* **Exercise instructions**: Write out exactly the lines from the line with "const washerRooms = seats.map((seat)" through the line with "obj.matrix_world = Matrix.Identity(4)", including both, and nothing more.

* **Scripts that build objects**:

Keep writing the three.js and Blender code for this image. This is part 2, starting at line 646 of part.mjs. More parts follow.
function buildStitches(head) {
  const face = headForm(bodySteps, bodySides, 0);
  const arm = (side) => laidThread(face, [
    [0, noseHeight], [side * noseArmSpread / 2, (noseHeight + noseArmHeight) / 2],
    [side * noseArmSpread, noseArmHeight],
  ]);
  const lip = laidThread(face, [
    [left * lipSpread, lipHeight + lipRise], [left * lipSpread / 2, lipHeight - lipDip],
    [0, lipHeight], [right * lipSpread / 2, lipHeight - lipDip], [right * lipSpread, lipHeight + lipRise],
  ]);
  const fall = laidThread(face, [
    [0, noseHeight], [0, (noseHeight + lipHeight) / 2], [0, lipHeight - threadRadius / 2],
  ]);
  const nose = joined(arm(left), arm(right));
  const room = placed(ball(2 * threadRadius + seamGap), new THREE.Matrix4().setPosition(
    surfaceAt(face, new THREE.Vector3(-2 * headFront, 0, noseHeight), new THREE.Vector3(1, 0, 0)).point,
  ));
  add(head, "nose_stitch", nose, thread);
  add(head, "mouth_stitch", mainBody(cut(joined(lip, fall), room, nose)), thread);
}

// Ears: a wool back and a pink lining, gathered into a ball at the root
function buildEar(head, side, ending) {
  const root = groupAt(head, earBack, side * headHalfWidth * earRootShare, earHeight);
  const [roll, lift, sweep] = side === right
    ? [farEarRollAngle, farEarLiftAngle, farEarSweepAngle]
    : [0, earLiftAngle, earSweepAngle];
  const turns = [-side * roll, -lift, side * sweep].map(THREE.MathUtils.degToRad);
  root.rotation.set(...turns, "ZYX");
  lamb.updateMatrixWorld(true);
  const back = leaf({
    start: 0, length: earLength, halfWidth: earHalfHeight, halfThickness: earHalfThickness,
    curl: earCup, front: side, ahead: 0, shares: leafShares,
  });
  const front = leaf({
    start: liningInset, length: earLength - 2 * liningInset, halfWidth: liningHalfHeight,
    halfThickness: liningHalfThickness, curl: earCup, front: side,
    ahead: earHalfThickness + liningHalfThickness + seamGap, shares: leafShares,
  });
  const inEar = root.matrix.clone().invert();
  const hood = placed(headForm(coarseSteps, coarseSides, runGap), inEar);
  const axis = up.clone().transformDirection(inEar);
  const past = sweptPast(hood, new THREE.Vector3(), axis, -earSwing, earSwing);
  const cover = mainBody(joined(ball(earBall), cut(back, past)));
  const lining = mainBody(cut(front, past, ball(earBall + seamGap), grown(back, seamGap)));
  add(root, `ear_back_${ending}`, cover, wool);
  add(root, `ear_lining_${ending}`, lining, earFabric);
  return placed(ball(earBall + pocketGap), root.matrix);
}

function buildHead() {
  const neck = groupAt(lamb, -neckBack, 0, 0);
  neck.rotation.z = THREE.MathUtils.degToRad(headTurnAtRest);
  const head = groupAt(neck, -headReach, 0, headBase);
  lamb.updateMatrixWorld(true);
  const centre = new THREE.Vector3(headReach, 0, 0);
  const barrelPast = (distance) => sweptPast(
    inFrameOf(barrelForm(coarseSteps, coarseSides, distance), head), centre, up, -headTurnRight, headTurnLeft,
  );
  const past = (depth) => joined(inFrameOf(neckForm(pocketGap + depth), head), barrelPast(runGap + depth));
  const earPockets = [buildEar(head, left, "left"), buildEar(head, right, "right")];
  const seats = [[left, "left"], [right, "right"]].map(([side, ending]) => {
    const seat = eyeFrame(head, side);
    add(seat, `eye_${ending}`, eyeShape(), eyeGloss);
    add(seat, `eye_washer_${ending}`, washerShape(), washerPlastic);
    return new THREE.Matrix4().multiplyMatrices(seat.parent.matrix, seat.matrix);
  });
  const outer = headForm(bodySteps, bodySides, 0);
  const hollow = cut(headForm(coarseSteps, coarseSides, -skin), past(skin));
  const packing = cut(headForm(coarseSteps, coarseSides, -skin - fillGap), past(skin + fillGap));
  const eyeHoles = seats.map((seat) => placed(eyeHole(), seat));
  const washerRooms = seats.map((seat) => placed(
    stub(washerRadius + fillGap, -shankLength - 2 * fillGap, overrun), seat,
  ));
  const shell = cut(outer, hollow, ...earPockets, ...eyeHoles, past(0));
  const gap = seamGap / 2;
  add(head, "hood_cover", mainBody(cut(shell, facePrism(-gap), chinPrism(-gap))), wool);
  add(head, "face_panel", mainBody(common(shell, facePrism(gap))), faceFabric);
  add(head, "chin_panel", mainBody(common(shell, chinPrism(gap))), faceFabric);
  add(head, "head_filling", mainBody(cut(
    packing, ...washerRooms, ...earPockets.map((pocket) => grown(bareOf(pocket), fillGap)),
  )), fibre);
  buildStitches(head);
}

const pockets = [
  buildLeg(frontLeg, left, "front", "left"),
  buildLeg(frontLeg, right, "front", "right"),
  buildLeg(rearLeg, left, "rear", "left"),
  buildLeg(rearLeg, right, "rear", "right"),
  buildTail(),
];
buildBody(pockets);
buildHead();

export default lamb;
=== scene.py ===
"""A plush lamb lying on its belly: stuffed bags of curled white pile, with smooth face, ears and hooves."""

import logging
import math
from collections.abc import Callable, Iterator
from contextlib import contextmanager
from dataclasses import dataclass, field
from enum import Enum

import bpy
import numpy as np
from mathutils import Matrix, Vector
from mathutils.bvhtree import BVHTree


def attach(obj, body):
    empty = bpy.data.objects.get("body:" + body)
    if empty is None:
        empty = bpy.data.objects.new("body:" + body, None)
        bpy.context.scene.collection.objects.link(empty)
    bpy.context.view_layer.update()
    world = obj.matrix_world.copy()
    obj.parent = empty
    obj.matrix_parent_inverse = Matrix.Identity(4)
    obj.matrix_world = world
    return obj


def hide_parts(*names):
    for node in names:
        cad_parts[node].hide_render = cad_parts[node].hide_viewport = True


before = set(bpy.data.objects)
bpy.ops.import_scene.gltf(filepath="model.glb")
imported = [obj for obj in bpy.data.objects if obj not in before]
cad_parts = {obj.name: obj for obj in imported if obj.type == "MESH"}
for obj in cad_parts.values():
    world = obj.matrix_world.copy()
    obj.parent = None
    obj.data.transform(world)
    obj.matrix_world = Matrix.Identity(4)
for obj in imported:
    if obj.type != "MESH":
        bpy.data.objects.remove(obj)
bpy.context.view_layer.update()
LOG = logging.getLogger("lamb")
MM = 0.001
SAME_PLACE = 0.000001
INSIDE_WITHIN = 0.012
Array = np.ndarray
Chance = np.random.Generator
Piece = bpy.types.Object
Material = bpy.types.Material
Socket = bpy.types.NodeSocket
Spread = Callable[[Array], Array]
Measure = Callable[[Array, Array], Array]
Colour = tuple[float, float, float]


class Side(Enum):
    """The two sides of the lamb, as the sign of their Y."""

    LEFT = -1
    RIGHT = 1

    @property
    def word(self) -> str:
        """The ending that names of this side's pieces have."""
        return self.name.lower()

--

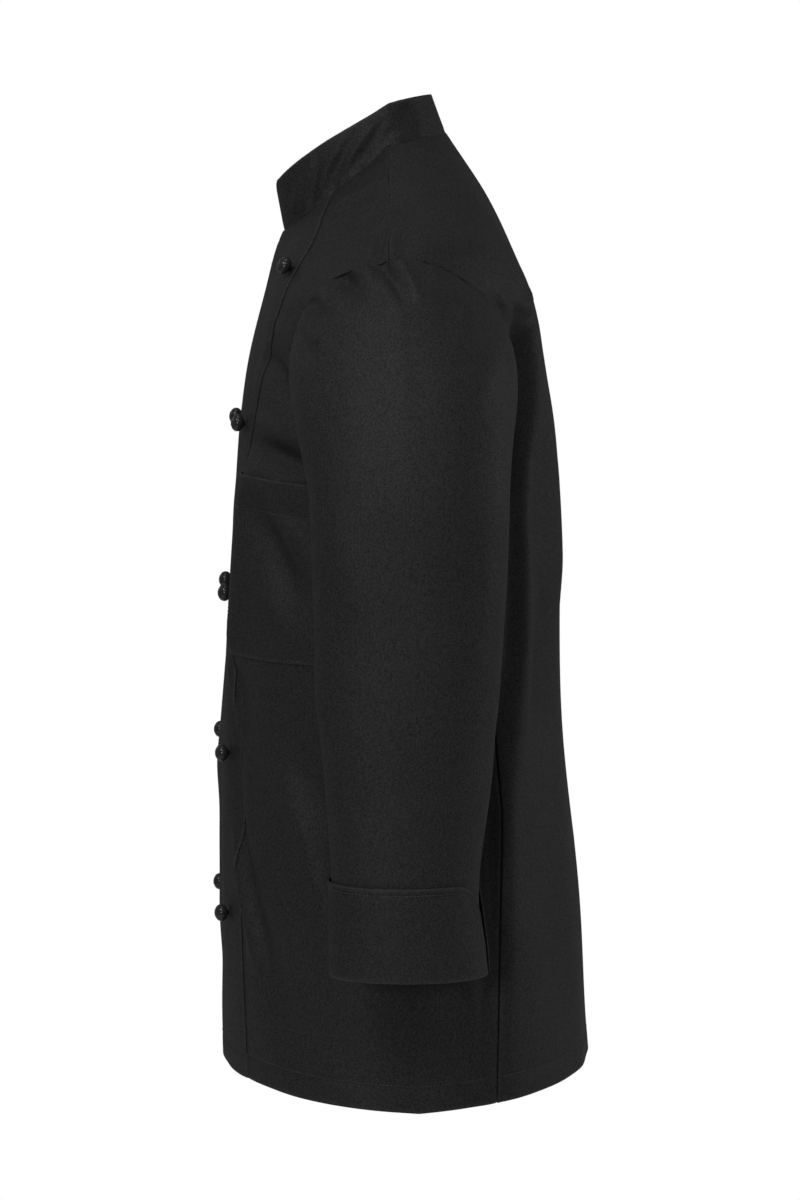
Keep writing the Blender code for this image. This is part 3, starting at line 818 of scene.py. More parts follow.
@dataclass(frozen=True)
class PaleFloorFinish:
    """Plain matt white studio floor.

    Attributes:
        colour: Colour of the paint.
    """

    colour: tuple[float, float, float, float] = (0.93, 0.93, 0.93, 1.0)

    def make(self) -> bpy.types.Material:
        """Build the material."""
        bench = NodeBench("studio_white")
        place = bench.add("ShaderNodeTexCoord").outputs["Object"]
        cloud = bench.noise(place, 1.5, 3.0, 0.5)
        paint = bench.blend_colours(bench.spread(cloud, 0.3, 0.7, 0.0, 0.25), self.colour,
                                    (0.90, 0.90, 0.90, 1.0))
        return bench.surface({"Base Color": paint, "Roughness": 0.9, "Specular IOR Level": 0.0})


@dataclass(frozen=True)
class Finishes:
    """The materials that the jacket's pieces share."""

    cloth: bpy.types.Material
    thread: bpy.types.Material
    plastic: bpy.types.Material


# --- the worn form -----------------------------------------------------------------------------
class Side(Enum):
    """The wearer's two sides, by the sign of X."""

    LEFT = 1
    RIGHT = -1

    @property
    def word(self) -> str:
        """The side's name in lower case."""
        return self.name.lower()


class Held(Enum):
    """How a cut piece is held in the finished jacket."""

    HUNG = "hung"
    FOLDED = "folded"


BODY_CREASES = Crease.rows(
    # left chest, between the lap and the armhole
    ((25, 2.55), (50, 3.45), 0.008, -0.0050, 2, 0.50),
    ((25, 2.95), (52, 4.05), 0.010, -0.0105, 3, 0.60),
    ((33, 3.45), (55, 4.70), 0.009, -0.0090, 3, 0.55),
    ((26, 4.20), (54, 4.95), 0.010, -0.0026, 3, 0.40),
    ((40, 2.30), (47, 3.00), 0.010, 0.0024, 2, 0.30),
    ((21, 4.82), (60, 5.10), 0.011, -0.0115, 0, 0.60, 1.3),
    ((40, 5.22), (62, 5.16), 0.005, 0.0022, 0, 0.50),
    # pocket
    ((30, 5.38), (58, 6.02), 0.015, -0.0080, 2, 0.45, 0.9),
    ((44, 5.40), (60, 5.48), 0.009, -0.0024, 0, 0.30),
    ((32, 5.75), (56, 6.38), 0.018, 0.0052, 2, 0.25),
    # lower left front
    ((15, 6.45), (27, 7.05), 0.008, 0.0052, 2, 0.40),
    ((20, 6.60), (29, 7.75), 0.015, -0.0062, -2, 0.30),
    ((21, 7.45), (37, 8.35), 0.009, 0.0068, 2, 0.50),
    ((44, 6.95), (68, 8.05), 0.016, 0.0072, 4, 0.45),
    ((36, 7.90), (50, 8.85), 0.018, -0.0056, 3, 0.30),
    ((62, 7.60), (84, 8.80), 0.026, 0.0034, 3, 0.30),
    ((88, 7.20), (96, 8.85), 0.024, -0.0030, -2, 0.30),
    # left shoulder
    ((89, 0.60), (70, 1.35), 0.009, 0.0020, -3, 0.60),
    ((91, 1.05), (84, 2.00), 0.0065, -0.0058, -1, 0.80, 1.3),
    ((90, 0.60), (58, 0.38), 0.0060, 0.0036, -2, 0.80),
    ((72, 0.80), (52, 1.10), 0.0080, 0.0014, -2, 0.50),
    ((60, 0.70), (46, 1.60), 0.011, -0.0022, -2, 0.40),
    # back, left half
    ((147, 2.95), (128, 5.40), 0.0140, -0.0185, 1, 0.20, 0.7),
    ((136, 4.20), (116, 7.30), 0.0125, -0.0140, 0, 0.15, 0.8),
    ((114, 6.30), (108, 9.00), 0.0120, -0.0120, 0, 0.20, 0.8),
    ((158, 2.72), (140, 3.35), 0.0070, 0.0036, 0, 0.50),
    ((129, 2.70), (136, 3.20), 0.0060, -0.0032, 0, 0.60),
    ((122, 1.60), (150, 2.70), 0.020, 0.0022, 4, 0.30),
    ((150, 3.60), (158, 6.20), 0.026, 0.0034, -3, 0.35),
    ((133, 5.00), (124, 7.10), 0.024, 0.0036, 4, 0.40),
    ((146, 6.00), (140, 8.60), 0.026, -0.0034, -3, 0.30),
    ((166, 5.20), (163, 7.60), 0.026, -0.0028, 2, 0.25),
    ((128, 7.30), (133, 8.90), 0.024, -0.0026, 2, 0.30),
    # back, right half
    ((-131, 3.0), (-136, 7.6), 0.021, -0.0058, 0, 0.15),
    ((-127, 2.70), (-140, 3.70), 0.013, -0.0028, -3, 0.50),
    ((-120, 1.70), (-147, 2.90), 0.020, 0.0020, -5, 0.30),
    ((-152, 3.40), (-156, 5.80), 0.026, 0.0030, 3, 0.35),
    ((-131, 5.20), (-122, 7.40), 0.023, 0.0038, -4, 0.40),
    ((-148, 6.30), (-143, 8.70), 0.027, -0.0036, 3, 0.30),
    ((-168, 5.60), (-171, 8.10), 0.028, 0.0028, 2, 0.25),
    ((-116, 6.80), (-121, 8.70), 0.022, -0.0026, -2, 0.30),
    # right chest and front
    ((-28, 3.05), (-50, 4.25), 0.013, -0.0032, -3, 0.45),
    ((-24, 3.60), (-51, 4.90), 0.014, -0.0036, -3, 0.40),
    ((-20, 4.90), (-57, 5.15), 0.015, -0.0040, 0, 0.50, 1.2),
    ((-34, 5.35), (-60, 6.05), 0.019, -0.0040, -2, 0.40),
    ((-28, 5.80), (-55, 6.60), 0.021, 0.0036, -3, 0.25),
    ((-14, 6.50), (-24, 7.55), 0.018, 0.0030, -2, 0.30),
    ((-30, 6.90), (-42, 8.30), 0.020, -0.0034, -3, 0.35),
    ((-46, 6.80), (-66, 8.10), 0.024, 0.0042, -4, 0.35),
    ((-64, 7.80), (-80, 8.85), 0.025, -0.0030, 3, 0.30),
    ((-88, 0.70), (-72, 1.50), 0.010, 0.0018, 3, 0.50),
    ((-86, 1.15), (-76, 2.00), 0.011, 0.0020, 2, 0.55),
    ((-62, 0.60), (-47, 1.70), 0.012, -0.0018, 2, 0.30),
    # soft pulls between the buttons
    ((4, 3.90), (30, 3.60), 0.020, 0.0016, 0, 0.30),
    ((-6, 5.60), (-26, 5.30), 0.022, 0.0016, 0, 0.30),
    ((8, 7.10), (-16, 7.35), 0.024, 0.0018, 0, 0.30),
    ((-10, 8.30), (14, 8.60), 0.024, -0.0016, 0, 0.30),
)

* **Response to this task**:
  const washerRooms = seats.map((seat) => placed(
    stub(washerRadius + fillGap, -shankLength - 2 * fillGap, overrun), seat,
  ));
  const shell = cut(outer, hollow, ...earPockets, ...eyeHoles, past(0));
  const gap = seamGap / 2;
  add(head, "hood_cover", mainBody(cut(shell, facePrism(-gap), chinPrism(-gap))), wool);
  add(head, "face_panel", mainBody(common(shell, facePrism(gap))), faceFabric);
  add(head, "chin_panel", mainBody(common(shell, chinPrism(gap))), faceFabric);
  add(head, "head_filling", mainBody(cut(
    packing, ...washerRooms, ...earPockets.map((pocket) => grown(bareOf(pocket), fillGap)),
  )), fibre);
  buildStitches(head);
}

const pockets = [
  buildLeg(frontLeg, left, "front", "left"),
  buildLeg(frontLeg, right, "front", "right"),
  buildLeg(rearLeg, left, "rear", "left"),
  buildLeg(rearLeg, right, "rear", "right"),
  buildTail(),
];
buildBody(pockets);
buildHead();

export default lamb;
=== scene.py ===
"""A plush lamb lying on its belly: stuffed bags of curled white pile, with smooth face, ears and hooves."""

import logging
import math
from collections.abc import Callable, Iterator
from contextlib import contextmanager
from dataclasses import dataclass, field
from enum import Enum

import bpy
import numpy as np
from mathutils import Matrix, Vector
from mathutils.bvhtree import BVHTree


def attach(obj, body):
    empty = bpy.data.objects.get("body:" + body)
    if empty is None:
        empty = bpy.data.objects.new("body:" + body, None)
        bpy.context.scene.collection.objects.link(empty)
    bpy.context.view_layer.update()
    world = obj.matrix_world.copy()
    obj.parent = empty
    obj.matrix_parent_inverse = Matrix.Identity(4)
    obj.matrix_world = world
    return obj


def hide_parts(*names):
    for node in names:
        cad_parts[node].hide_render = cad_parts[node].hide_viewport = True


before = set(bpy.data.objects)
bpy.ops.import_scene.gltf(filepath="model.glb")
imported = [obj for obj in bpy.data.objects if obj not in before]
cad_parts = {obj.name: obj for obj in imported if obj.type == "MESH"}
for obj in cad_parts.values():
    world = obj.matrix_world.copy()
    obj.parent = None
    obj.data.transform(world)
    obj.matrix_world = Matrix.Identity(4)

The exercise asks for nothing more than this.